- [WHAT TO PRODUCE]: Select every line containing the word "frame" from the material, and copy those lines.

- [MATERIAL PROVIDED]:
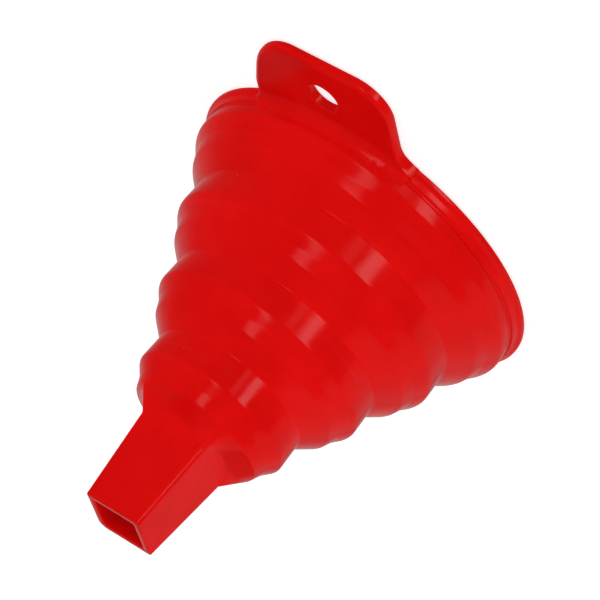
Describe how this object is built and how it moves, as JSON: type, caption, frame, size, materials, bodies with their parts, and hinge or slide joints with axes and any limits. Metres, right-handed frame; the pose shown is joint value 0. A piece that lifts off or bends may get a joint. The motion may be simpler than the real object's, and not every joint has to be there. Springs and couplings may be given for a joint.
{
  "type": "collapsible funnel",
  "caption": "Soft collapsible funnel with a stepped bellows cone, a square tapered spout and a flat hang tab, for guiding liquids and powders into narrow-necked bottles.",
  "frame": {"origin": "centre of the mouth, on the plane that the rim lip stands on", "axes": "+Z along the funnel's axis from the mouth to the spout, -Y towards the hang tab, +X to the right seen from the tab side"},
  "size_m": [0.08, 0.0972, 0.0814],
  "materials": {
    "silicone": "satin moulded silicone rubber"
  },
  "bodies": {
    "rim_tier": {"rim_lip": "silicone", "hang_tab": "silicone", "band_1": "silicone", "shoulder_1": "silicone", "flank_1": "silicone", "web_1": "silicone"},
    "tier_2": {"band_2": "silicone", "shoulder_2": "silicone", "flank_2": "silicone", "web_2": "silicone"},
    "tier_3": {"band_3": "silicone", "shoulder_3": "silicone", "flank_3": "silicone", "web_3": "silicone"},
    "tier_4": {"band_4": "silicone", "shoulder_4": "silicone", "flank_4": "silicone", "web_4": "silicone"},
    "spout": {"spout_foot": "silicone", "spout_tube": "silicone"}
  },
  "joints": [
    {"name": "fold_1", "type": "slide", "parent": "rim_tier", "child": "tier_2", "axis": [0, 0, -1], "range_m": [0, 0.013]},
    {"name": "fold_2", "type": "slide", "parent": "tier_2", "child": "tier_3", "axis": [0, 0, -1], "range_m": [0, 0.0153]},
    {"name": "fold_3", "type": "slide", "parent": "tier_3", "child": "tier_4", "axis": [0, 0, -1], "range_m": [0, 0.0153]},
    {"name": "fold_4", "type": "slide", "parent": "tier_4", "child": "spout", "axis": [0, 0, -1], "range_m": [0, 0.0153]}
  ]
}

- [FULL SOLUTION]:
Describe how this object is built and how it moves, as JSON: type, caption, frame, size, materials, bodies with their parts, and hinge or slide joints with axes and any limits. Metres, right-handed frame; the pose shown is joint value 0. A piece that lifts off or bends may get a joint. The motion may be simpler than the real object's, and not every joint has to be there. Springs and couplings may be given for a joint.
  "frame": {"origin": "centre of the mouth, on the plane that the rim lip stands on", "axes": "+Z along the funnel's axis from the mouth to the spout, -Y towards the hang tab, +X to the right seen from the tab side"},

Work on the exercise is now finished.